Salvador Illa is the new president of the Generalitat. The time has come, therefore, to make a calm reading of what can be deduced from the agreement signed between the PSC and ERC on the financing of the autonomous community, avoiding hasty judgements and prejudices that cannot be deduced automatically. A simple example: if Catalonia collects all its revenue through a consortium between the Tax Agency and the community, it would be outside the common regime, unless a modification of the Organic Law on the Financing of the Autonomous Communities (LOFCA) allowed all autonomous regions to collect their tax revenue through similar consortia. In this case, Catalonia’s financing would be ‘singular’, but not radically outside the common system.

The Constitution does not sufficiently clarify which tax revenues correspond to the communities. This shortcoming has led to financing systems implemented by means of specific organic laws, from which some autonomous regions have sometimes been excluded, and in almost all cases a very close relationship between each system and political agreements at the state or territorial level.

Each new system has always meant an increase in the resources of the communities, at the same time as an increase in the weight of taxes, whether ceded or shared, in their financing.

The current system was approved unanimously at a time of serious financial crisis and has been applied in similar periods by PP and PSOE governments, with a very convenient general dissatisfaction with its fairness. The presentation of a modification of the system in a Catalan key (as happened with the increase in the transfer of personal income tax from 15% to 30%) has generated suspicions. It emphasises a concept, ‘singularity’, which has always been in demand in Catalonia. Even the Popular Party pledged to defend it in its 2012 electoral programme. But our asymmetrical federalism is riddled with singularities. Let us not only talk about the economic and fiscal regime of the Canary Islands. The uniprovincial communities merged the finances of the former provincial council with those of the autonomous region, and this singularity has benefited them in administrative, but also financial terms, and serves as a lure for secessionist proclamations. Jesús Ruiz-Huerta and I analysed the 2001 system for the Fundación Ortega y Gasset. The multiplication of ‘singularities’ was such that the sum of them attributed greater resources than the general rules.

Any financing that aspires to a minimum of equity and justice will be complicated, and will have to recognise multiple singularities. No one has questioned the Catalan consortium, which was accepted by the Constitutional Court, but we should start to think about whether this formula should not be general, in order to implement something that has so far been rare in the tax sphere: institutional loyalty. We have laws that are applied to avoid legal reforms by other administrations, symbolic zero quotas that only seek to avoid the entry into the tax-free field of other non-assigned taxes, a shameless claim of solidarity after the application of indefensible tax benefits, strategies of attraction of the main assets to achieve changes of residence, and other manoeuvres that the existence of equal and neutral institutions, far from the media and political spotlight, could undo.

Moreover, it is clear that when an administration spends without collecting money, it is difficult for citizens to control and unproductive spending is facilitated.

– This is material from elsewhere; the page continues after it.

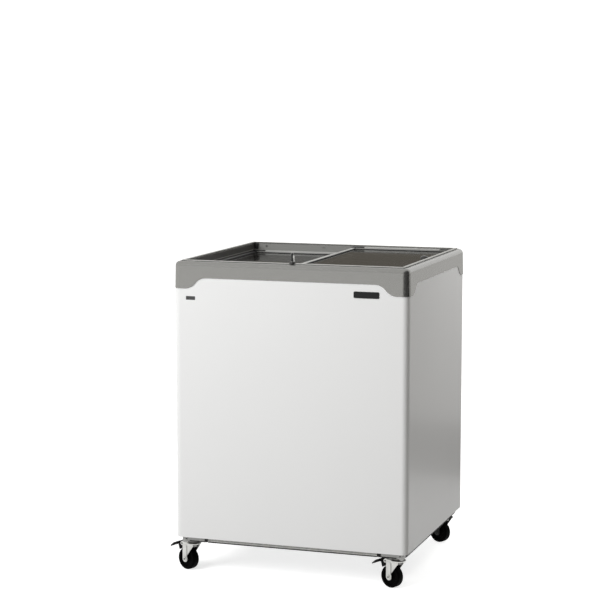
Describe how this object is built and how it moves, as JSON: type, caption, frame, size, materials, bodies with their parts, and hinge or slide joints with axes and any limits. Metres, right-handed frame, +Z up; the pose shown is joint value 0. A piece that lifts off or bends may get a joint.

And the communities, which currently manage the fundamental public services (education, health, part of the social services) should take advantage of their greater proximity to ensure that taxation becomes more efficient. We are getting so used to not demanding accountability that when the time comes for us to be strangled, we will be unprotected.

Here is another example: my community, Castilla y León, receives magnificent attention from the Next Generation funds. As part of the co-financing falls on the regional administration, the latter, in order to meet its new commitments, has left the material investments of the public universities without funding (transferred by the State at the time).

Greater responsibility and the implementation of institutions that make fiscal loyalty possible could be based on funding reforms such as the one proposed by Catalonia. Unfortunately for us, as has always been the case, they will be linked to government pacts. And they have risks: if the common rule that sets spending standards in all territories is broken, the operation will be disastrous. But if it is done well it could have positive effects throughout Spain, and perhaps the opportunity will be worth it.